Any suitable polymeric film forming binder material may be employed as the matrix in the charge-generating (photogenerating) binder layer. Typical polymeric film forming materials include those described, for example, in U.S. Pat. No. 3,121,006, the entire disclosure of which is incorporated herein by reference. Thus, typical organic polymeric film forming binders include thermoplastic and thermosetting resins such as polycarbonates, polyesters, polyamides, polyurethanes, polystyrenes, polyarylethers, polyarylsulfones, polybutadienes, polysulfones, polyethersulfones, polyethylenes, polypropylenes, polyimides, polymethylpentenes, polyphenylene sulfides, polyvinyl acetate, polysiloxanes, polyacrylates, polyvinyl acetals, polyamides, polyimides, amino resins, phenylene oxide resins, terephthalic acid resins, phenoxy resins, epoxy resins, phenolic resins, polystyrene and acrylonitrile copolymers, polyvinylchloride, vinylchloride and vinyl acetate copolymers, acrylate copolymers, alkyd resins, cellulosic film formers, poly(amideimide), styrenebutadiene copolymers, vinylidenechloride-vinylchloride copolymers, vinylacetate-vinylidenechloride copolymers, styrene-alkyd resins, polyvinylcarbazole, and the like. These polymers may be block, random or alternating copolymers.

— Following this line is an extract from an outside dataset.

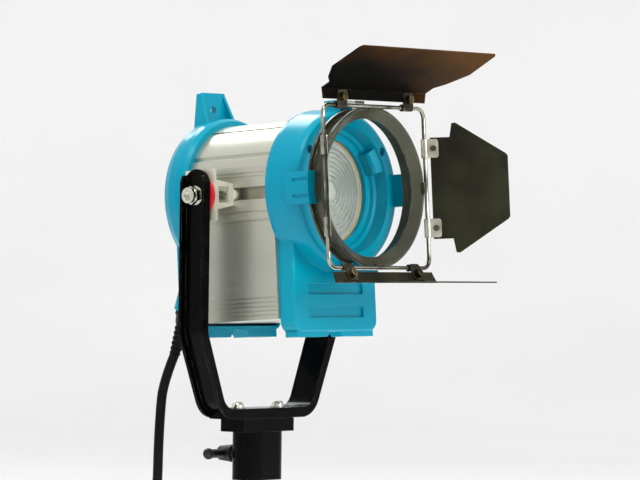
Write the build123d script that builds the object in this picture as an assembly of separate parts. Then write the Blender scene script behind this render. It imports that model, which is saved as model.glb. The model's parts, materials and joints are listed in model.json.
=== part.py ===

The photogenerating composition or pigment is present in the resinous binder composition in various amounts. Generally, however, from about 5 percent by volume to about 90 percent by volume of the photogenerating pigment is dispersed in about 10 percent by volume to about 95 percent by volume of the resinous binder, or from about 20 percent by volume to about 30 percent by volume of the photogenerating pigment is dispersed in about 70 percent by volume to about 80 percent by volume of the resinous binder composition. In one embodiment, about 8 percent by volume of the photogenerating pigment is dispersed in about 92 percent by volume of the resinous binder composition. The photogenerator layers can also fabricated by vacuum sublimation in which case there is no binder.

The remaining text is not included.